◆ **PROBLEM STATEMENT**
Go through the listing and write out all of it exactly.

◆ **SOURCE DATA**
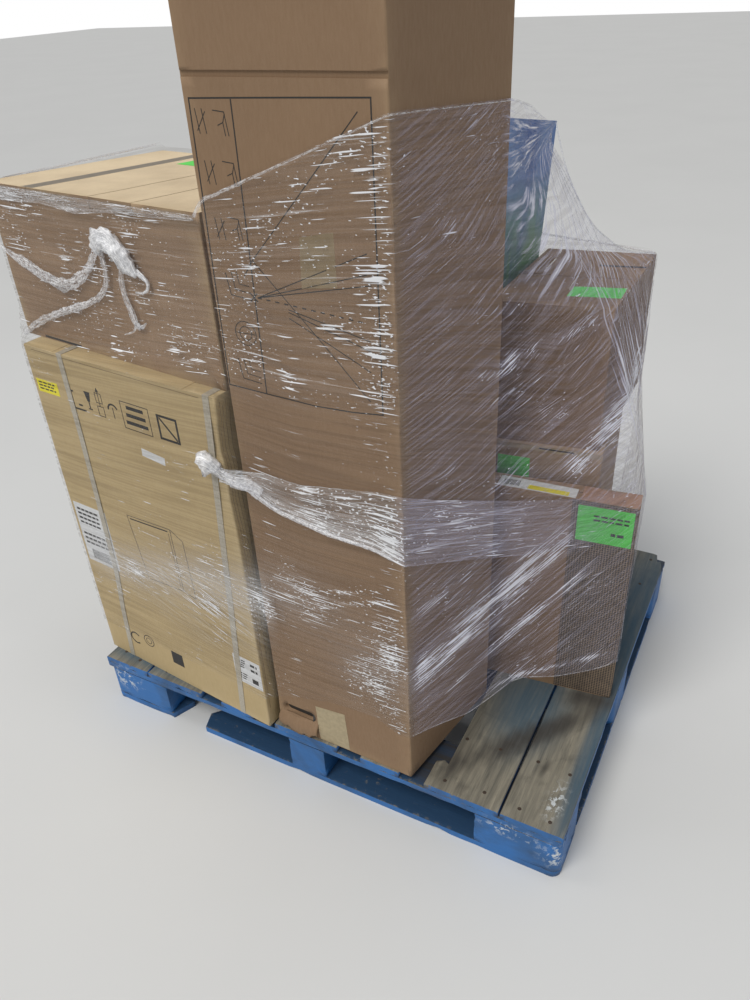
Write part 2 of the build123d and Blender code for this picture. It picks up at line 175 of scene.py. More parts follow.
# Colours, as linear values
BROWN_BOARD = (0.270, 0.172, 0.099)
PALE_BROWN_BOARD = (0.380, 0.268, 0.165)
BROWN_BOARD_DARK = (0.185, 0.112, 0.064)
FLAT_TOP_BOARD = (0.320, 0.212, 0.128)
# The flat topped carton's lid: a paler board, made paler still by painted overhead light
FLAT_TOP_LID_PALE_AND_LIT = (0.700, 0.560, 0.370)
TAN_BOARD = (0.505, 0.385, 0.205)
TAN_BOARD_DARK = (0.360, 0.262, 0.130)
BLUE_PRINT = (0.035, 0.120, 0.400)
PALE_BLUE_PRINT = (0.16, 0.30, 0.58)
GREEN_PRINT = (0.140, 0.330, 0.130)
BLUE_PAINT = (0.022, 0.150, 0.430)
# Dark blue paint for stains, and for painted shade on tops
BLUE_PAINT_STAINED_AND_SHADED = (0.020, 0.058, 0.125)
BLUE_PAINT_RUBBED = (0.06, 0.16, 0.32)
BLUE_WASH = (0.045, 0.095, 0.140)
WHITE_SCUFF = (0.62, 0.66, 0.68)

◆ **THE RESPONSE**
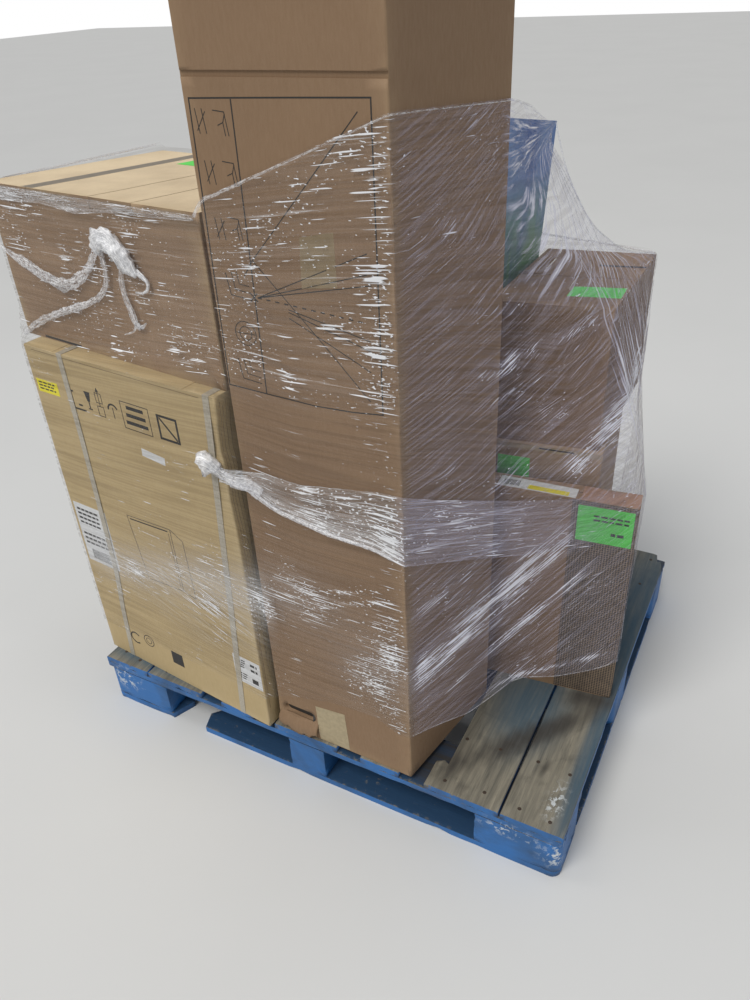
Write part 2 of the build123d and Blender code for this picture. It picks up at line 175 of scene.py. More parts follow.
# Colours, as linear values
BROWN_BOARD = (0.270, 0.172, 0.099)
PALE_BROWN_BOARD = (0.380, 0.268, 0.165)
BROWN_BOARD_DARK = (0.185, 0.112, 0.064)
FLAT_TOP_BOARD = (0.320, 0.212, 0.128)
# The flat topped carton's lid: a paler board, made paler still by painted overhead light
FLAT_TOP_LID_PALE_AND_LIT = (0.700, 0.560, 0.370)
TAN_BOARD = (0.505, 0.385, 0.205)
TAN_BOARD_DARK = (0.360, 0.262, 0.130)
BLUE_PRINT = (0.035, 0.120, 0.400)
PALE_BLUE_PRINT = (0.16, 0.30, 0.58)
GREEN_PRINT = (0.140, 0.330, 0.130)
BLUE_PAINT = (0.022, 0.150, 0.430)
# Dark blue paint for stains, and for painted shade on tops
BLUE_PAINT_STAINED_AND_SHADED = (0.020, 0.058, 0.125)
BLUE_PAINT_RUBBED = (0.06, 0.16, 0.32)
BLUE_WASH = (0.045, 0.095, 0.140)
WHITE_SCUFF = (0.62, 0.66, 0.68)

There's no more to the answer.